━━━━━ Provided data
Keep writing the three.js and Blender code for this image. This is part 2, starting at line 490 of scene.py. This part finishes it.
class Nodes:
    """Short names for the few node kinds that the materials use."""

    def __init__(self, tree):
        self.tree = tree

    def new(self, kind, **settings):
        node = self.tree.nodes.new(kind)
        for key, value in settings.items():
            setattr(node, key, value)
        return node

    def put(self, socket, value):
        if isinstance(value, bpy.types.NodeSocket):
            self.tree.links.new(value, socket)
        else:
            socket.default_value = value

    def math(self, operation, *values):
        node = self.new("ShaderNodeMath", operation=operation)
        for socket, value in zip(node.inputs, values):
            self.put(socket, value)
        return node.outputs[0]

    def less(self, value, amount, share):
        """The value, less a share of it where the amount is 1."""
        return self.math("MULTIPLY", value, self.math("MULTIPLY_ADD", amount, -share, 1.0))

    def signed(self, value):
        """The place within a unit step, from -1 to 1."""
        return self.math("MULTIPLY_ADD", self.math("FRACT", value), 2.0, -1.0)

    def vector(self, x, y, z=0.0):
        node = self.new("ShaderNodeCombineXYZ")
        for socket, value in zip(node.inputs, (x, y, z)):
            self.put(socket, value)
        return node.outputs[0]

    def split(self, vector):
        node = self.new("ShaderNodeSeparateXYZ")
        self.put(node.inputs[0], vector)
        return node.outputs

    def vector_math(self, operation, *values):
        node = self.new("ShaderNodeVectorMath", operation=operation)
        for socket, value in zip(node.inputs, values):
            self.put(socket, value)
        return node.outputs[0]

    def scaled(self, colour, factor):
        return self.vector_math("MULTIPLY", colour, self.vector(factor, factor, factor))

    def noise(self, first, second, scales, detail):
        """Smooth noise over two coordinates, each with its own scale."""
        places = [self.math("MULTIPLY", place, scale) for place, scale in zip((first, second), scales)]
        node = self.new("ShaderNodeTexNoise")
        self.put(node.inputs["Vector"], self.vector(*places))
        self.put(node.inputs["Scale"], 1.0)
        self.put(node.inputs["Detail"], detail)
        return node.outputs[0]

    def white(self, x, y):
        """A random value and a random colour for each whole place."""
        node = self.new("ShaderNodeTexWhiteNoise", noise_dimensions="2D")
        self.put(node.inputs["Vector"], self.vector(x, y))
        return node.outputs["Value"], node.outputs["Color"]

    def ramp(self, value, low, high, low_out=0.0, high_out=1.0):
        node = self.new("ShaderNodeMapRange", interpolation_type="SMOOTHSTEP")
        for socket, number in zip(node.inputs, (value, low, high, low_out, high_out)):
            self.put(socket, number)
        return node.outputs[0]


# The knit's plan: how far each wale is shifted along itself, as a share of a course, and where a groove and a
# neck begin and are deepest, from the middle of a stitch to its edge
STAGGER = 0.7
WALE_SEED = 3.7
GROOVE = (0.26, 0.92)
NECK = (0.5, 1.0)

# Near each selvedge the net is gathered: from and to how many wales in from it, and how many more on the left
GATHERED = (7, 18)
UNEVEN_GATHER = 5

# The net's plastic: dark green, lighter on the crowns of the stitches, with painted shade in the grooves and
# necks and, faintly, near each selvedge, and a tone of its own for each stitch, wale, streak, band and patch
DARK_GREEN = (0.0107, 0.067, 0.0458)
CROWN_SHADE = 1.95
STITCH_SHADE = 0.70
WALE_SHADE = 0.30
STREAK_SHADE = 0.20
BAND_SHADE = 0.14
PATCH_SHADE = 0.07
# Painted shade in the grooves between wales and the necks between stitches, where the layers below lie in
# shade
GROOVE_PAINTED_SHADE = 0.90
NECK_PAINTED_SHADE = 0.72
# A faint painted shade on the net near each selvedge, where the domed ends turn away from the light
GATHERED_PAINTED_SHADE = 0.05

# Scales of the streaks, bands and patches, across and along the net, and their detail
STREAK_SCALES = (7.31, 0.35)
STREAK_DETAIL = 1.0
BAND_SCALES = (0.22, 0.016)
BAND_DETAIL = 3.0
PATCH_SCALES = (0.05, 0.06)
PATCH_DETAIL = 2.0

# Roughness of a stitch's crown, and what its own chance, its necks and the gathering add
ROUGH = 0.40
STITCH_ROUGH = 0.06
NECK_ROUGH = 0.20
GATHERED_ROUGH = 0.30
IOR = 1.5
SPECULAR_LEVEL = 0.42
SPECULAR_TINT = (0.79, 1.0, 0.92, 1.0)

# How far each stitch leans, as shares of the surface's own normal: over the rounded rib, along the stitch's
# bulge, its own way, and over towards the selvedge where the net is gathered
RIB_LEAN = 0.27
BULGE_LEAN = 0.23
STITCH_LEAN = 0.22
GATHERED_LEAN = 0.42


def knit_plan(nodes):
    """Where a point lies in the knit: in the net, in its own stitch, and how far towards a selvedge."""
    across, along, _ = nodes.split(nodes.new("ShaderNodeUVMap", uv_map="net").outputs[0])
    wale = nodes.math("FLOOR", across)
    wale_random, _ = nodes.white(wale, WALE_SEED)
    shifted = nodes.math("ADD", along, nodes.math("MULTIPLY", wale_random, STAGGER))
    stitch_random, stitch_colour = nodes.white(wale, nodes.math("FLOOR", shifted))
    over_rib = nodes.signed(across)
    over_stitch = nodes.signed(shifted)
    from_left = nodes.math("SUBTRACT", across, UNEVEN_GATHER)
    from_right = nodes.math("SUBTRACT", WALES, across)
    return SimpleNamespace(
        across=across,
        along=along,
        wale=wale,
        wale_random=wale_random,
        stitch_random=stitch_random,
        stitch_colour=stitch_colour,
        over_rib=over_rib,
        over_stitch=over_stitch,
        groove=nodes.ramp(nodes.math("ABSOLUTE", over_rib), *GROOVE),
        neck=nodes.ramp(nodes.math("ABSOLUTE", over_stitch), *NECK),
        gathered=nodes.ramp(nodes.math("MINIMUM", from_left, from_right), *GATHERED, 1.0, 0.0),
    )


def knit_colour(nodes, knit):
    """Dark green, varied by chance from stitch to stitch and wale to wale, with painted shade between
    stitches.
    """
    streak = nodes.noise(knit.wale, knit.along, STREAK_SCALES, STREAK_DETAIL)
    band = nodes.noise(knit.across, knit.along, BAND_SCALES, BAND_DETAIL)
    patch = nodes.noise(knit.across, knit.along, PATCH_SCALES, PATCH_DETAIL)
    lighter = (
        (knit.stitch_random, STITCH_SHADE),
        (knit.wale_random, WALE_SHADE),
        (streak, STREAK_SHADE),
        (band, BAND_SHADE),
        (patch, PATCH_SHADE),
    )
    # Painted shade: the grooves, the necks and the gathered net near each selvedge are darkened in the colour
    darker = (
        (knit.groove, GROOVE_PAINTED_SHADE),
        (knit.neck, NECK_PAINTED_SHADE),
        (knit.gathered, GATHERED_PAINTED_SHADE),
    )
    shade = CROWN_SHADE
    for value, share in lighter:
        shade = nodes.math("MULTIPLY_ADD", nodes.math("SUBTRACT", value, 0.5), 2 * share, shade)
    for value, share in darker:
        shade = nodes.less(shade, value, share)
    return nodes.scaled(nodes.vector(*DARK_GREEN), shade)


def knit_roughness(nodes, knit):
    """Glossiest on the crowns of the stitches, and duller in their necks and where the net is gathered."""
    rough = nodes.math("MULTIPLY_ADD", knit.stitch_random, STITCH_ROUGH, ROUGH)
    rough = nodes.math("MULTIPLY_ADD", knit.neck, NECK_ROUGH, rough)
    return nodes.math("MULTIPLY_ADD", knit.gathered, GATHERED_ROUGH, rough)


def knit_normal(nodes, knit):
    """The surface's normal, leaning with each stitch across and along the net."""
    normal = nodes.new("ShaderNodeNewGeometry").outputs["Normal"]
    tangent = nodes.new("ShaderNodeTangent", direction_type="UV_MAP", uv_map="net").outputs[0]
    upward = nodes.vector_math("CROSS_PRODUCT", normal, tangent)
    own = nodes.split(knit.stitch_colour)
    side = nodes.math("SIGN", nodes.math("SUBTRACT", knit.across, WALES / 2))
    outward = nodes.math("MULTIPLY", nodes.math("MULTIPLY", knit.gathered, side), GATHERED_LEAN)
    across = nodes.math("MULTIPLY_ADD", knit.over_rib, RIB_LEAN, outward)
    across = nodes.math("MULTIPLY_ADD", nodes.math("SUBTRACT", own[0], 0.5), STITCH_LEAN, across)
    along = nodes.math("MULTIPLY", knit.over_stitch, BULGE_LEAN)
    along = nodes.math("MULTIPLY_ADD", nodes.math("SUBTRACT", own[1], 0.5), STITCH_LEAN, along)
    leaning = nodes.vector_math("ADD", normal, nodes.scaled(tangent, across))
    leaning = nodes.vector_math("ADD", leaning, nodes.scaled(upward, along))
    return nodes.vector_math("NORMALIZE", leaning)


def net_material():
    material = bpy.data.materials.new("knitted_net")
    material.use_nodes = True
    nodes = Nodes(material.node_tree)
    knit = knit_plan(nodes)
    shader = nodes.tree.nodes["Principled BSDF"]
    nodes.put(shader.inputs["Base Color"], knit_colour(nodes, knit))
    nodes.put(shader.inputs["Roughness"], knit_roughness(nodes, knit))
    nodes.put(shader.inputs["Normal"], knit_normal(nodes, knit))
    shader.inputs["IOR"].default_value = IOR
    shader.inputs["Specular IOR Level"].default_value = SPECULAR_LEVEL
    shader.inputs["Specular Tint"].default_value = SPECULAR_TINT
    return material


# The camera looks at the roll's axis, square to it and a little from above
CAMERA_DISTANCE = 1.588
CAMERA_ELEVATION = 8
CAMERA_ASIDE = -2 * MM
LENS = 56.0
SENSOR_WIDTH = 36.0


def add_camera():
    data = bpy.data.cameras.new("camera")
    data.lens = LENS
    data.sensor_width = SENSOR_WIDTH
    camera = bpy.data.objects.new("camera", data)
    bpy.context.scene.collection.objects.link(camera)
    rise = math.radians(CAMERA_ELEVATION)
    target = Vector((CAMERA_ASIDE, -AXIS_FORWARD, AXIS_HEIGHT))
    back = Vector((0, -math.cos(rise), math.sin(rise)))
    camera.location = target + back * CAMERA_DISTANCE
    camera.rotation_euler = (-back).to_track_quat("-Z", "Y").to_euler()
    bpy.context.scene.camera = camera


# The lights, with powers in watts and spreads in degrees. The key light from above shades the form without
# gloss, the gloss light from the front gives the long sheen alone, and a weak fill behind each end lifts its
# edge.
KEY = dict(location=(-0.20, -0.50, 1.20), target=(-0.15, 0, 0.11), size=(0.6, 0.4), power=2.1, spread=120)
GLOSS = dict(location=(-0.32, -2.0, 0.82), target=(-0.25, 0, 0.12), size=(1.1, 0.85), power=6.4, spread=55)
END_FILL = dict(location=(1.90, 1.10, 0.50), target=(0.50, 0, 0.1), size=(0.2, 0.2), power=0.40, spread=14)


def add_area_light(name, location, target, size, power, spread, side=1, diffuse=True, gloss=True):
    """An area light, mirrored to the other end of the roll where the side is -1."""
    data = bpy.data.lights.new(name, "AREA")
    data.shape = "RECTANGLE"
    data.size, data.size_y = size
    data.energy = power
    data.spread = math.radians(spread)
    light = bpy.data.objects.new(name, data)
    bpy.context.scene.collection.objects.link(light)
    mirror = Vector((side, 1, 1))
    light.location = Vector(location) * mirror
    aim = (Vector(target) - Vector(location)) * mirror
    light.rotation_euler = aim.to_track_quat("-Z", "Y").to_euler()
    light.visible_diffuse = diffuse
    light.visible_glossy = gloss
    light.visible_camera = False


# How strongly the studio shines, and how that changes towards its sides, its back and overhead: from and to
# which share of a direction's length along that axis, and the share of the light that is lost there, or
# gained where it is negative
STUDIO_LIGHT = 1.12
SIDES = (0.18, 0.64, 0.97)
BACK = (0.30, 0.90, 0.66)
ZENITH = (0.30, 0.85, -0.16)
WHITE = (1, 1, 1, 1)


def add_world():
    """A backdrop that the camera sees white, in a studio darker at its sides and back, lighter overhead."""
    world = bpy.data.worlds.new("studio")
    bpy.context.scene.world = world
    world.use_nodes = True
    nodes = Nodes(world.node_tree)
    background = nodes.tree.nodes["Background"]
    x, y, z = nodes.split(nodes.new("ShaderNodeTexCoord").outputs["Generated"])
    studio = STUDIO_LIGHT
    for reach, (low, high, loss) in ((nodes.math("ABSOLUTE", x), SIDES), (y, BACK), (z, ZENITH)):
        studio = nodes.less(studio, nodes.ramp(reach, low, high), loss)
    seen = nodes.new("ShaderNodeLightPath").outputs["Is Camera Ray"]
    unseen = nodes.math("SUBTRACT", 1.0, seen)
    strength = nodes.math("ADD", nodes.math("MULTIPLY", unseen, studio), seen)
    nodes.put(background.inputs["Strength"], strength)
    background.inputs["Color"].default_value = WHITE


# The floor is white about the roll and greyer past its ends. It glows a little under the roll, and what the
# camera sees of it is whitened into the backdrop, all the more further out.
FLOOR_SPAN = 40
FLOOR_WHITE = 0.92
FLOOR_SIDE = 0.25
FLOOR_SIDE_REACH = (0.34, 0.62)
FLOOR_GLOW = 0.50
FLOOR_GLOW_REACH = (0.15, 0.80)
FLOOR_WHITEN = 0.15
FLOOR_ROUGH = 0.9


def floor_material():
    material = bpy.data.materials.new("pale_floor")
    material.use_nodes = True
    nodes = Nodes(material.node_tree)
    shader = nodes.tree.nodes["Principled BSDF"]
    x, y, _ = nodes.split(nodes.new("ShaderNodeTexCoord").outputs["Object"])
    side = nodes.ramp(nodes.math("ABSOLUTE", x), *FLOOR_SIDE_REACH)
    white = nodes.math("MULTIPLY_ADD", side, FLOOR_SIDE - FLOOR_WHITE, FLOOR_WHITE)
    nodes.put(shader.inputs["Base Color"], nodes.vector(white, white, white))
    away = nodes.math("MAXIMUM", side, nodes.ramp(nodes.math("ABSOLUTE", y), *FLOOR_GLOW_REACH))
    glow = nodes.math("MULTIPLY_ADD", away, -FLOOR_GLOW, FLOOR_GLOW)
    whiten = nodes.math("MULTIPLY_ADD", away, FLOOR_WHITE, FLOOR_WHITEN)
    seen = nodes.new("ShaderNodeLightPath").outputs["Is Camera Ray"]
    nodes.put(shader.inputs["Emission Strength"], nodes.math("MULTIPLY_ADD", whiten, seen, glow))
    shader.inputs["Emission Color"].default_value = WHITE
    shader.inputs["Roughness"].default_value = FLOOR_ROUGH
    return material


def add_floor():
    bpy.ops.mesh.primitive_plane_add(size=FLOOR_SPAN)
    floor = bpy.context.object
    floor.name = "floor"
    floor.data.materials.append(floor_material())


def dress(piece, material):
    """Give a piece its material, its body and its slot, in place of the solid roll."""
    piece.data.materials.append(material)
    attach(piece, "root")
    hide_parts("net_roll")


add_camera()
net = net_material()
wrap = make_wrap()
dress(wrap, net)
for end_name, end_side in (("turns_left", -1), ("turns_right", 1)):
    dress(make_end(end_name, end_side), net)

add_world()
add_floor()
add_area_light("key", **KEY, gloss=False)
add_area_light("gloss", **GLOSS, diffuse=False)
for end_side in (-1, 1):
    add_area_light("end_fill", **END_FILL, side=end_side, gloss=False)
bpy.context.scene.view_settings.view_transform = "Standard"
━━━━━━━━━━
» **What to work on**: For each line above that contains the word "piece", copy that line.

» **Solution**:
def dress(piece, material):
    """Give a piece its material, its body and its slot, in place of the solid roll."""
    piece.data.materials.append(material)
    attach(piece, "root")